2. Dosya kapsamına göre, davacının dava öncesinde üyeliği konusunda uyuşmazlık çıktığı ve kesinleşen mahkeme kararıyla kooperatif üyesi olduğu konusunda bir tereddüt bulunmamaktadır. Davacının kooperatif üyesi olduğu konusunda bir tereddüt bulunmadığına göre, kooperatiflerde bulunan emredici kanun hükmüne dayanan eşitlik ilkesine göre daire verilmesi gerekirken daire verilmediği ve bu nedenle bedeline hükmedildiği anlaşılmaktadır. Diğer üyelere daire teslimi yapıldıktan sonra ve dava yoluyla davacıya daire bedelinin tazminat olarak ödenmesi karşısında davacının diğer üyelere daire teslimi yapılması ile kendisine daire bedelinin ödenmesi arasındaki dönemler için daire kullanımından veya dairenin getirisinden mahrum kaldığı sabittir.
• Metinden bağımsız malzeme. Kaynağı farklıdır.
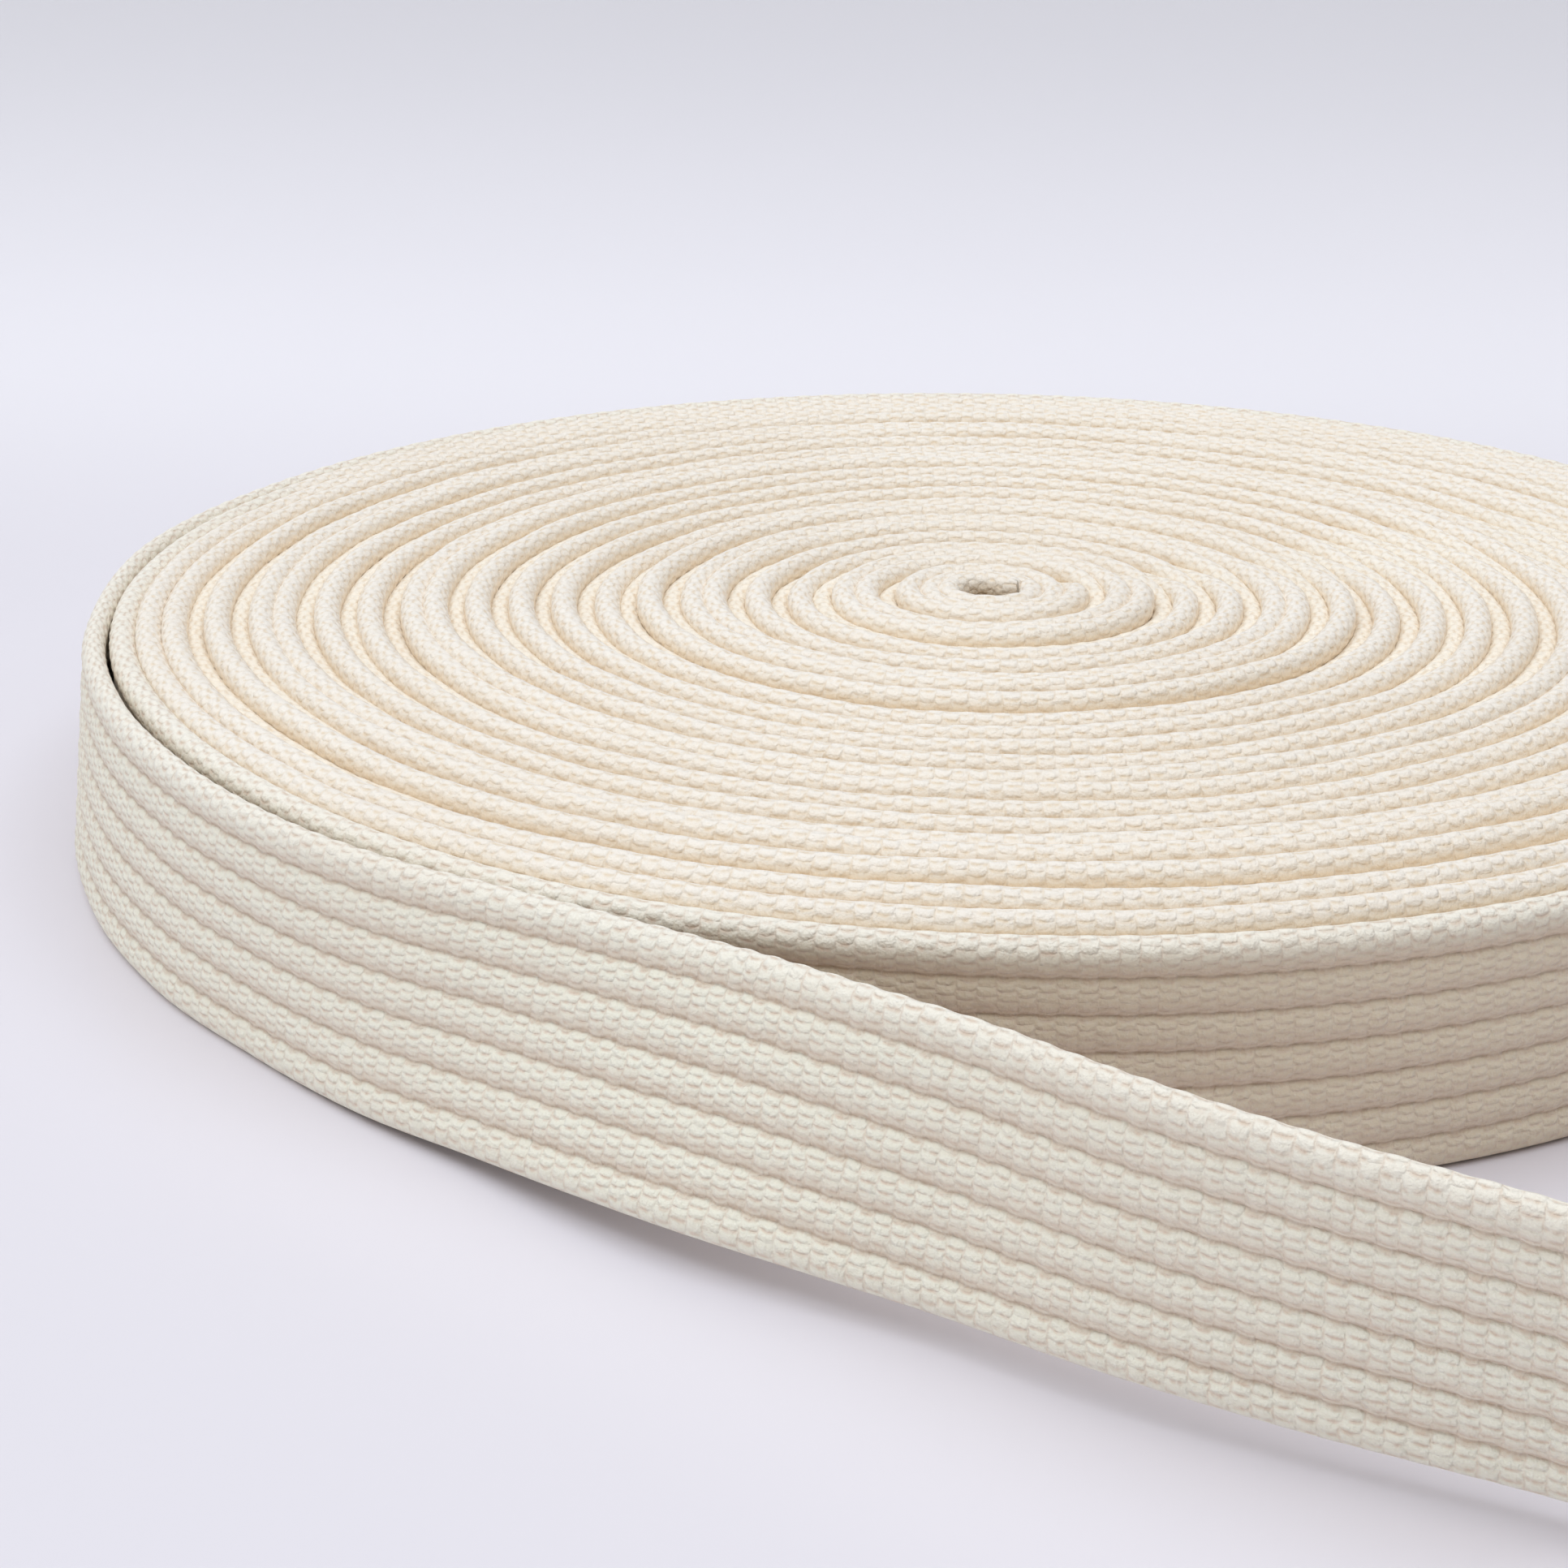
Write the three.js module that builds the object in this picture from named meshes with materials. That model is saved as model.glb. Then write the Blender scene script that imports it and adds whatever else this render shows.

Yukarıda değinilen eşitlik ilkesi gereğince, davacının bu daire için mahrum kaldığı yararlanma hakkını karşılığını tazminat olarak isteme hakkı bulunmaktadır.

Bu durumda mahkemece yapılması gereken iş; diğer üyelere daire tesliminin ne zaman yapıldığı belirlenip, davacıya tazminatın teslimden sonra verilmiş olması halinde, diğer üyelere daire teslim tarihleri, farklı tarihler olması halinde teslim tarihlerinin ortalaması alınmak suretiyle, bir tarih belirlenerek, tazminata ilişkin kararın kesinleştiği tarihe kadar olan dönem için gerekirse bilirkişi raporu da alınmak suretiyle, o tarihteki rayiç kira bedeli belirlenerek talep hakkında hüküm kurmak suretiyle karar verilmesi gerekirken, bu hususlar gözden kaçırılarak karar verilmesi doğru olmamıştır, bu nedenle kararın bozulması gerekmiştir.

VI. KARAR

Açıklanan sebeplerle;

1. Temyiz olunan, İlk Derece Mahkemesi kararına karşı istinaf başvurusunun esastan reddine ilişkin Bölge Adliye Mahkemesi kararının ORTADAN KALDIRILMASINA,

2. İlk Derece Mahkemesi kararının BOZULMASINA,

Peşin alınan temyiz karar harcının istek hâlinde ilgiliye iadesine,

Dosyanın kararı veren İlk Derece Mahkemesine, bozma kararının bir örneğinin kararı veren Bölge Adliye Mahkemesine gönderilmesine,

28.11.2023 tarihinde oy birliğiyle karar verildi.